Feature packed compact SUVs and sedans
Now, these compact sedans and SUVs, were extremely affordable. The cutthroat competition was making them so. But soon, it wasn't just affordability that would set them apart. Manufacturers started offering tons of features to differentiate them from each other. The cabins became roomier, the engines far more fuel efficient and features from segments above were now in sub-four metre offerings. Some manufacturers even went the extra mile and made their sub-four metre SUVs extremely safe - a challenging task considering that SUVs in this segment are geared towards maximising every millimeter of space inside the cabin. The Mahindra XUV300 and the Tata Nexon, both enjoy 5-star Global NCAP ratings.
Why compact SUVs and sedans make sense
For most Indians today, a sub-four metre car/SUV makes the most sense today. They offer far more value at their price than products from a segment above and are far easier to drive in our crowded cities. And this shift can solely be attributed to the lower taxation on these cars. We now have a range of well-built, fuel efficient, feature rich cars and SUVs that don't break the bank. But all this has come at a cost.
The reasons to introduce taxation breaks for smaller cars with smaller engines was geared towards a few objectives.
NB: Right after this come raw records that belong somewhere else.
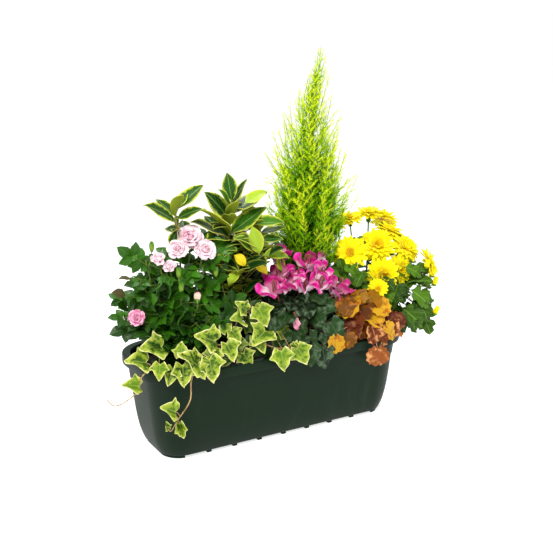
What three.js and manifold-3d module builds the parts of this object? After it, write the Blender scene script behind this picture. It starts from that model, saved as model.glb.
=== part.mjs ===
// A planted window box: a dark green plastic trough filled with soil and planted with a small
// lime-yellow cypress, a miniature rose, a variegated evergreen shrub, a cyclamen, a yellow
// chrysanthemum, an amber heuchera and trailing variegated ivy.
//
// Millimetres, +Z up. The origin is the middle of the trough's footprint, on the surface that it
// stands on. X runs along the trough and -Y is its front.
//
// Every plant is one solid for each colour that holds together: its stems and leaves are joined in
// one mesh, and each bloom is a mesh of its own that sits SEAT_GAP above its calyx. A piece that
// would cross another plant is bent clear by drawing its seeded jitter again.

import * as THREE from 'three';
import { mergeVertices } from 'three/addons/utils/BufferGeometryUtils.js';
import Module from 'manifold-3d';

const wasm = await Module();
wasm.setup();

// ---------------------------------------------------------------- driving dimensions

const SEAT_GAP = 0.3; // between pieces that touch
const CALYX_GAP = 0.55; // between a calyx and its bloom
const CLEARANCE = 0.5; // least gap between leaves and stems of different plants
const REDRAWS = 14; // how often a leaf that crosses another plant is drawn again
const FLOWER_REDRAWS = 80;
const SIBLING_GAP = 0.1; // between leaves of one plant

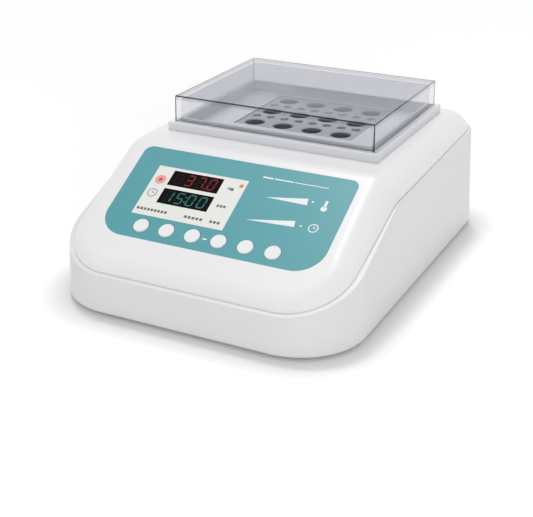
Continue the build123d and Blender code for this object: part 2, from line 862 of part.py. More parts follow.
with BuildPart() as power_board_screws:
    with BuildSketch(Plane.XY.offset(power_board_top)):
        with Locations(power_post_spots):
            Circle(screw_head_diameter / 2)
    extrude(amount=screw_head_height)
    with BuildSketch(Plane.XY.offset(power_board_top)):
        with Locations(power_post_spots):
            Circle(screw_diameter / 2)
    extrude(amount=-screw_length)
power_board_screws.part.label = "power_board_screws"
export_step(power_board_screws.part, "parts/power_board_screws.step")

transformer_x = power_board_width / 2 - 2 * board_inset - transformer_width / 2
with BuildPart() as transformer:
    with BuildSketch(Plane.XY.offset(power_board_top)):
        with Locations((transformer_x, power_board_y)):
            Rectangle(transformer_width, core_thickness)
    extrude(amount=transformer_height)
    with BuildSketch(Plane.XY.offset(power_board_top)):
        with Locations((transformer_x, power_board_y)):
            RectangleRounded(winding_width, transformer_length, winding_radius)
    extrude(amount=winding_height)
transformer.part.label = "transformer"
export_step(transformer.part, "parts/transformer.step")

terminal_x = -power_board_width / 2 + 2 * board_inset + terminal_width / 2
with BuildPart() as terminal_block:
    with BuildSketch(Plane.XY.offset(power_board_top)):
        with Locations((terminal_x, power_board_y + power_board_length / 2 - board_inset)):
            Rectangle(terminal_width, terminal_length)
    extrude(amount=terminal_height)
terminal_block.part.label = "terminal_block"
export_step(terminal_block.part, "parts/terminal_block.step")

fin_pitch = 2 * heat_sink_width / (2 * heat_sink_fins - 1)
with BuildPart() as heat_sink:
    with BuildSketch(Plane.XY.offset(power_board_top)):
        with Locations((terminal_x, power_board_y - board_inset)):
            Rectangle(heat_sink_width, heat_sink_length)
            with Locations((0, (heat_sink_length - fin_length) / 2)):
                with GridLocations(fin_pitch, 0, heat_sink_fins - 1, 1):
                    Rectangle(fin_pitch / 2, fin_length, mode=Mode.SUBTRACT)
    extrude(amount=heat_sink_height)
heat_sink.part.label = "heat_sink"
export_step(heat_sink.part, "parts/heat_sink.step")

# Mains inlet: flanged body with a keyed socket above and a slot for the fuse drawer below
with BuildPart() as mains_inlet:
    with BuildSketch(Plane.XZ.offset(-recess_floor_y)):
        with Locations((inlet_x, inlet_z)):
            Rectangle(inlet_width, inlet_height)
    extrude(amount=inlet_depth)
    with BuildSketch(Plane.XZ.offset(-recess_floor_y)):
        with Locations((inlet_x, inlet_z)):
            Rectangle(inlet_width + 2 * inlet_flange, inlet_height + 2 * inlet_flange)
    extrude(amount=-inlet_flange)
    with BuildSketch(Plane.XZ.offset(-flange_face_y)) as socket_outline:
        with Locations((inlet_x, socket_z)):
            Rectangle(socket_width, socket_height)
        chamfer(socket_outline.vertices().group_by(Axis.Y)[-1], socket_corner)
    extrude(amount=socket_depth, mode=Mode.SUBTRACT)
    with BuildSketch(Plane.XZ.offset(-flange_face_y)):
        with Locations((inlet_x, drawer_z)):
            Rectangle(socket_width, drawer_height)
    extrude(amount=drawer_length + fit_gap, mode=Mode.SUBTRACT)
mains_inlet.part.label = "mains_inlet"
export_step(mains_inlet.part, "parts/mains_inlet.step")

# Three contact blades in the socket, and the wiring tabs behind it
blade_spots = [
    (inlet_x - blade_spacing, socket_z - blade_offset),
    (inlet_x, socket_z + blade_offset),
    (inlet_x + blade_spacing, socket_z - blade_offset),
]
with BuildPart() as inlet_blades:
    with BuildSketch(Plane.XZ.offset(-socket_floor_y)):
        with Locations(blade_spots):
            Rectangle(blade_width, blade_height)
    extrude(amount=-blade_length)
    with BuildSketch(Plane.XZ.offset(-(recess_floor_y - inlet_depth))):
        with Locations(blade_spots):
            Rectangle(blade_width / 2, blade_height)
    extrude(amount=tab_length)
inlet_blades.part.label = "inlet_blades"
export_step(inlet_blades.part, "parts/inlet_blades.step")

with BuildPart() as fuse_drawer:
    with BuildSketch(Plane.XZ.offset(-flange_face_y)):
        with Locations((inlet_x, drawer_z)):
            Rectangle(socket_width - 2 * fit_gap, drawer_height - 2 * fit_gap)
    extrude(amount=drawer_length)
    with BuildSketch(Plane.XZ.offset(-flange_face_y)):
        with Locations((inlet_x, drawer_z)):
            Rectangle(drawer_notch_width, drawer_notch_height)
    extrude(amount=drawer_notch_depth, mode=Mode.SUBTRACT)
fuse_drawer.part.label = "fuse_drawer"
export_step(fuse_drawer.part, "parts/fuse_drawer.step")

# Power switch: a snap-in frame and a rocker on two trunnions, at rest with its lower half pressed
switch_cavity_width = rocker_width + 2 * fit_gap
switch_cavity_height = rocker_height + 2 * rocker_rise
switch_width = switch_cavity_width + 2 * switch_body_wall
switch_height = switch_cavity_height + 2 * switch_body_wall
switch_face_y = recess_floor_y + switch_flange
pivot = (rocker_x, switch_face_y - rocker_pivot_depth, recess_z)
trunnion_plane = Plane(origin=pivot, x_dir=(0, 1, 0), z_dir=(1, 0, 0))
with BuildPart() as switch_frame:
    with BuildSketch(Plane.XZ.offset(-recess_floor_y)):
        with Locations((rocker_x, recess_z)):
            Rectangle(switch_width, switch_height)
    extrude(amount=switch_body_depth)
    with BuildSketch(Plane.XZ.offset(-recess_floor_y)):
        with Locations((rocker_x, recess_z)):
            Rectangle(switch_width + 2 * switch_flange, switch_height + 2 * switch_flange)
    extrude(amount=-switch_flange)
    with BuildSketch(Plane.XZ.offset(-switch_face_y)):
        with Locations((rocker_x, recess_z)):
            Rectangle(switch_cavity_width, switch_cavity_height)
    extrude(amount=switch_body_depth - switch_body_wall, mode=Mode.SUBTRACT)
    with BuildSketch(trunnion_plane):
        Circle(trunnion_diameter / 2 + running_gap)
    extrude(amount=rocker_width / 2 + trunnion_length + running_gap, both=True, mode=Mode.SUBTRACT)
switch_frame.part.label = "switch_frame"
export_step(switch_frame.part, "parts/switch_frame.step")

tilt = math.radians(rocker_tilt)
rocker_plane = Plane(
    origin=pivot, x_dir=(0, math.sin(tilt), math.cos(tilt)), z_dir=(-1, 0, 0)
)
with BuildPart() as power_rocker:
    with BuildSketch(rocker_plane):
        with BuildLine():
            Polyline(
                (-rocker_height / 2, -rocker_keel),
                (-rocker_height / 2, rocker_crest + rocker_rise),
                (0, rocker_crest),
                (rocker_height / 2, rocker_crest + rocker_rise),
                (rocker_height / 2, -rocker_keel),
                close=True,
            )
        make_face()
    extrude(amount=rocker_width / 2, both=True)
    with BuildSketch(trunnion_plane):
        Circle(trunnion_diameter / 2)
    extrude(amount=rocker_width / 2 + trunnion_length, both=True)
power_rocker.part.label = "power_rocker"
export_step(power_rocker.part, "parts/power_rocker.step")

# Screws that join the two housings from below
with BuildPart() as housing_screws:
    with BuildSketch(Plane.XY.offset(boss_meeting_height - housing_screw_web)):
        with Locations(boss_spots):
            Circle(screw_head_diameter / 2)
    extrude(amount=-screw_head_height)
    with BuildSketch(Plane.XY.offset(boss_meeting_height - housing_screw_web)):
        with Locations(boss_spots):
            Circle(screw_diameter / 2)
    extrude(amount=housing_screw_length)
housing_screws.part.label = "housing_screws"
export_step(housing_screws.part, "parts/housing_screws.step")

# Rubber feet pressed into round seats
for number, spot in enumerate(foot_spots, start=1):
    with BuildPart() as foot:
        with BuildSketch():
            with Locations(spot):
                Circle(foot_diameter / 2)
        extrude(amount=foot_height + foot_seat)
        chamfer(foot.edges().group_by(Axis.Z)[0], foot_chamfer)
    foot.part.label = f"foot_{number}"
    export_step(foot.part, f"parts/foot_{number}.step")
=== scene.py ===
"""Finishes, printing, lit digits and studio for the dry bath incubator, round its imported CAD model."""
import logging
import math
from dataclasses import dataclass
from enum import Enum
from typing import Any, Iterable, Sequence

import bmesh
import bpy
from mathutils import Euler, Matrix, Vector


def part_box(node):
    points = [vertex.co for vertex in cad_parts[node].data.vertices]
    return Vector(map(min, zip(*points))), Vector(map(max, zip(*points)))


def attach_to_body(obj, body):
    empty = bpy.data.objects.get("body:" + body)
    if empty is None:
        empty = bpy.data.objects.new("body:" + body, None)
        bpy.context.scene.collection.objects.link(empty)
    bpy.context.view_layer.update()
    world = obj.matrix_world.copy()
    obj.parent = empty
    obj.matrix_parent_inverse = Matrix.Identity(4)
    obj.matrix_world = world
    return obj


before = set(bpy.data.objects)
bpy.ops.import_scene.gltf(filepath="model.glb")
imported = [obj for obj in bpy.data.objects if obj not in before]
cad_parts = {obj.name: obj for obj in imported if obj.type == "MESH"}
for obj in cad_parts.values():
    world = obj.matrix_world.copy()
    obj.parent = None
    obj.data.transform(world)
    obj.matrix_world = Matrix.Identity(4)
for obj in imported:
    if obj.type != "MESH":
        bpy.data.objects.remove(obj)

log = logging.getLogger("dry_bath")
MM = 0.001
PANEL_SLOPE_DEGREES = 28.8
FILM_THICKNESS_MM = 0.5
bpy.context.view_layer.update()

Point = tuple[float, float]
Outline = Sequence[Point]


def linear_colour(code: str) -> tuple[float, float, float, float]:
    """Turns an sRGB hex colour into Blender's linear values.

    Args:
        code: Six hex digits, with or without a leading #.

    Returns:
        Linear red, green, blue and an alpha of 1.
    """
    parts = [int(code.lstrip("#")[i:i + 2], 16) / 255 for i in (0, 2, 4)]
    red, green, blue = (c / 12.92 if c <= 0.04045 else ((c + 0.055) / 1.055) ** 2.4 for c in parts)
    return red, green, blue, 1.0


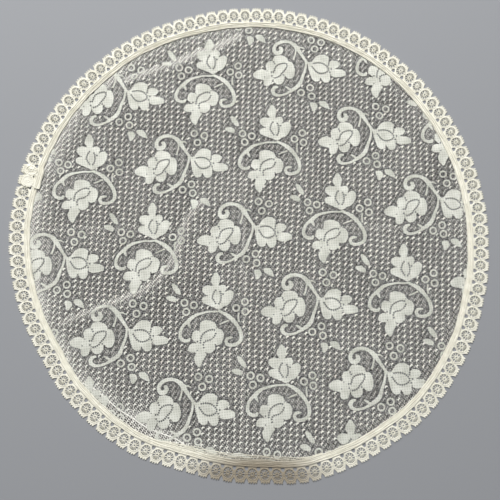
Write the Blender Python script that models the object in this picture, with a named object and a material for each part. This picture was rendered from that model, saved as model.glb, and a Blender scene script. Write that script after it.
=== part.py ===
"""Round lace doily, lying flat.

Two sewn pieces: a panel of patterned lace net, and a scalloped edging of small medallions on a heading band. The
edging is one strip. It is bent round the panel, lies on the panel's rim, and laps over its own start.

Metres, +Z up. The origin is under the doily's centre, on the surface that it lies on.
"""

from math import atan2, cos, hypot, radians, sin, sqrt, tau

import bmesh
import bpy
from mathutils import Vector
from mathutils.geometry import delaunay_2d_cdt

MM = 0.001

# The whole doily. Its outline is a circle that the cloth has pulled a little out of shape.
DIAMETER = 360 * MM
OUTLINE_DRIFT_MM = {
    # degrees from +X: distance outside the true circle
    0: -0.2, 15: -0.3, 30: -0.2, 45: 0.5, 60: 0.8, 75: 0.2, 90: -0.6, 105: -1.4,
    120: -0.4, 135: -0.9, 150: -0.7, 165: -0.5, 180: -0.2, 195: -1.1, 210: -2.6, 225: -0.5,
    240: 0.1, 255: -2.5, 270: -0.7, 285: 3.8, 300: 4.1, 315: 5.1, 330: 3.3, 345: 0.9,
}  # fmt: skip

# Cloth.
SHEET_THICKNESS = 1.0 * MM
LAYER_GAP = 0.3 * MM

# Edging strip, from its heading band out to the tips of its picots.
MEDALLIONS = 124
STRIP_DEPTH = 16.5 * MM
HEADING_WIDTH = 4.5 * MM
STEP_WIDTH = 0.6 * MM
EYELET_DIAMETER = 2.8 * MM
EYELET_SIDES = 6
EYELET_FROM_HEADING = 2.3 * MM
NOTCH_DEPTH = 4.4 * MM
PICOTS = (
    # share of a half medallion from its middle to its joint, depth below the outermost tip in mm
    (0.00, 0.0), (0.28, 0.9), (0.54, 0.5), (0.80, 2.6),
)  # fmt: skip
LAP_START = radians(163.5)
LAP_MEDALLIONS = 2
LAP_INSET = 2.0 * MM

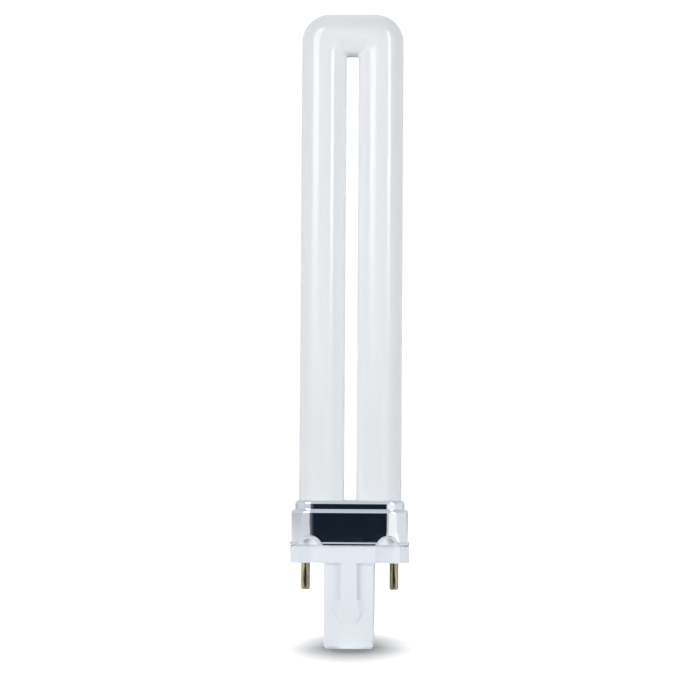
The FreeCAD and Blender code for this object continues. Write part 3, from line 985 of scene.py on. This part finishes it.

The government wanted to lower fuel import bills and reduce traffic and pollution in our cities. No one however, anticipated the surge in demand that the law would create. The automotive industry grew at never seen rates and and our cities went on to become one of the most polluted and congested in the world. Crucially, the law didn't account for the pollution that these cars would cause.
Rationalization in our legislations taxing small cars is necessary to ensure that we can reduce air pollution in our cities. In addition, our rate of adoption of EVs is severely compromised by a high taxation rate on hybrids (43 per cent) - the stepping stone to mass adoption of EVs.
While the sub-four metre taxation bracket brought with it several innovations from manufacturers and resulted in a highly evolved automotive market that today is one of the pillars of our GDP. But these very rules, path breaking when they were announced, could be dangerous for the country in the very near future.